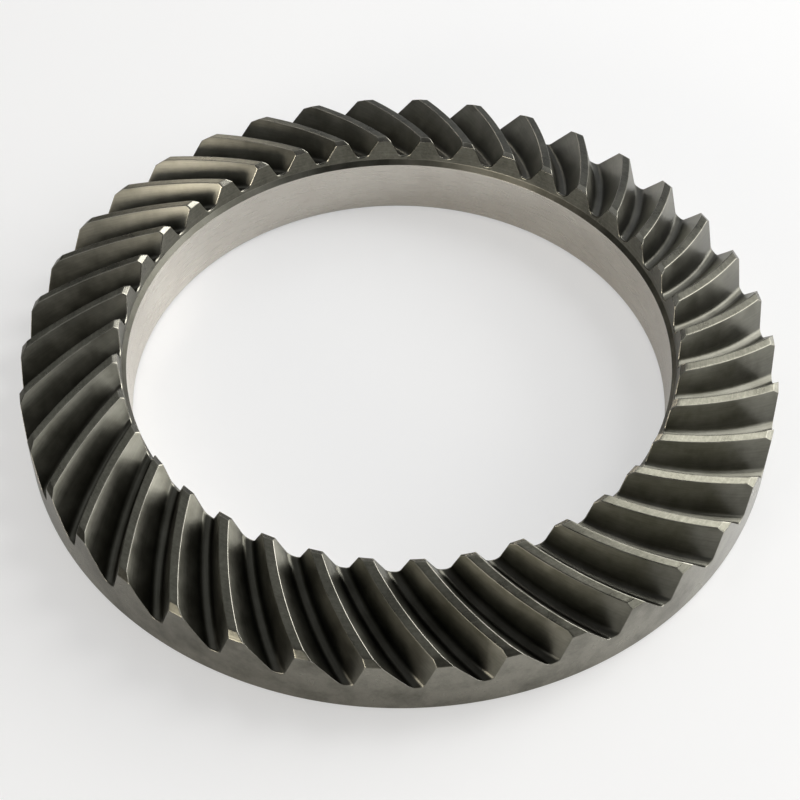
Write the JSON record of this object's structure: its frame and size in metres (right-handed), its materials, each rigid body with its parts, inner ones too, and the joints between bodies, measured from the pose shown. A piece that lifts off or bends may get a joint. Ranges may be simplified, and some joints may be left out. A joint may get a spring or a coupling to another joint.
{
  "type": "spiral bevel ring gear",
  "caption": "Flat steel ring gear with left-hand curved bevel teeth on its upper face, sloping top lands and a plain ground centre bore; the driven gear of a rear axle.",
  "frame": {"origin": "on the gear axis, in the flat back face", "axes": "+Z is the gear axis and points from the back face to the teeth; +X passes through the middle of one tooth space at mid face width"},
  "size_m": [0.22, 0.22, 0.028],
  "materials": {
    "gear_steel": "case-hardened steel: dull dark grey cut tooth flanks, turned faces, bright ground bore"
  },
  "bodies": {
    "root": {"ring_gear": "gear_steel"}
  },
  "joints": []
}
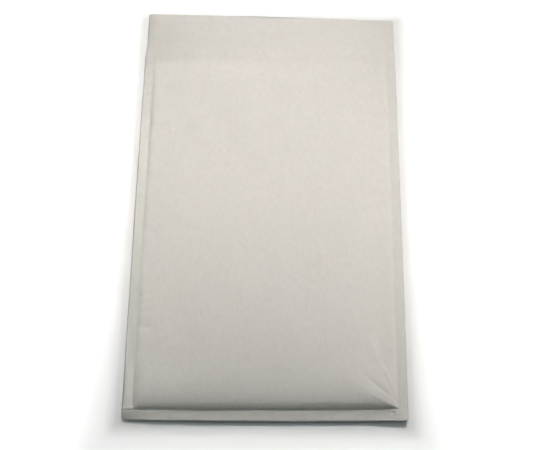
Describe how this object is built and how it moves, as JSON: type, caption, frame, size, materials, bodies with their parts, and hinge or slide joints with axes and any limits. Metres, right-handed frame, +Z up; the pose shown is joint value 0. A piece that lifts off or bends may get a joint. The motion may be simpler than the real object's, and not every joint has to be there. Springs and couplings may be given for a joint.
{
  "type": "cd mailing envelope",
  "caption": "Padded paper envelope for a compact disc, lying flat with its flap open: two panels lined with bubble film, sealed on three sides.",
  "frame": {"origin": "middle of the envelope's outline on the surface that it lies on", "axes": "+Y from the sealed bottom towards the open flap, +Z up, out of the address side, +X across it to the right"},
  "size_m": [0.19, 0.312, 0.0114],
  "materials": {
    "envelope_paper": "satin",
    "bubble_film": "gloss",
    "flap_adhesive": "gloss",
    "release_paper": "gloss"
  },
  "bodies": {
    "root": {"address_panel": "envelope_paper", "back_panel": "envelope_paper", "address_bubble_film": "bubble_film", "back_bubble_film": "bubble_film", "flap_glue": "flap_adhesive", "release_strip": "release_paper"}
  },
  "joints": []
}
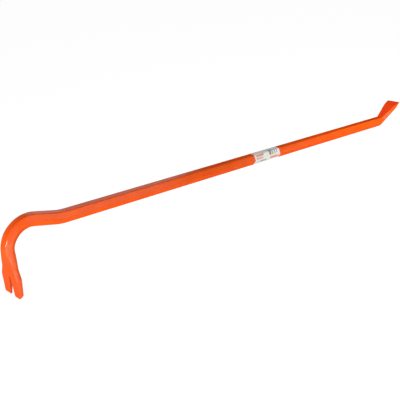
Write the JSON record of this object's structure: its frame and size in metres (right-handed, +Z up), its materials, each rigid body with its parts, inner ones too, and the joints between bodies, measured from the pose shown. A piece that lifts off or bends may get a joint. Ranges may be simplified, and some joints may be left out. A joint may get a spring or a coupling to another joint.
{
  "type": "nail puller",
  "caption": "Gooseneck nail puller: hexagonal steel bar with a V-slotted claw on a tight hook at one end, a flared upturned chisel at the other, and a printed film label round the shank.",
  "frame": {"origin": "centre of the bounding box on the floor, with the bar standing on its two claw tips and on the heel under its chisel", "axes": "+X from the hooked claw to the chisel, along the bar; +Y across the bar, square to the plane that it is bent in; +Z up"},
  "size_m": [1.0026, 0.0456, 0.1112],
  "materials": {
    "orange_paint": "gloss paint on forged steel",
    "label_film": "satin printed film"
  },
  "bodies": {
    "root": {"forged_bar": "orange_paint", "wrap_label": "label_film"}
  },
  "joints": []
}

◆ ◆ ◆

## TASK OBJECTIVE
Return exactly the lines from the line bearing "metres (right-handed, +Z" to the end of the records, inclusive of both; include no other lines.

## EXPECTED OUTPUT
Write the JSON record of this object's structure: its frame and size in metres (right-handed, +Z up), its materials, each rigid body with its parts, inner ones too, and the joints between bodies, measured from the pose shown. A piece that lifts off or bends may get a joint. Ranges may be simplified, and some joints may be left out. A joint may get a spring or a coupling to another joint.
{
  "type": "nail puller",
  "caption": "Gooseneck nail puller: hexagonal steel bar with a V-slotted claw on a tight hook at one end, a flared upturned chisel at the other, and a printed film label round the shank.",
  "frame": {"origin": "centre of the bounding box on the floor, with the bar standing on its two claw tips and on the heel under its chisel", "axes": "+X from the hooked claw to the chisel, along the bar; +Y across the bar, square to the plane that it is bent in; +Z up"},
  "size_m": [1.0026, 0.0456, 0.1112],
  "materials": {
    "orange_paint": "gloss paint on forged steel",
    "label_film": "satin printed film"
  },
  "bodies": {
    "root": {"forged_bar": "orange_paint", "wrap_label": "label_film"}
  },
  "joints": []
}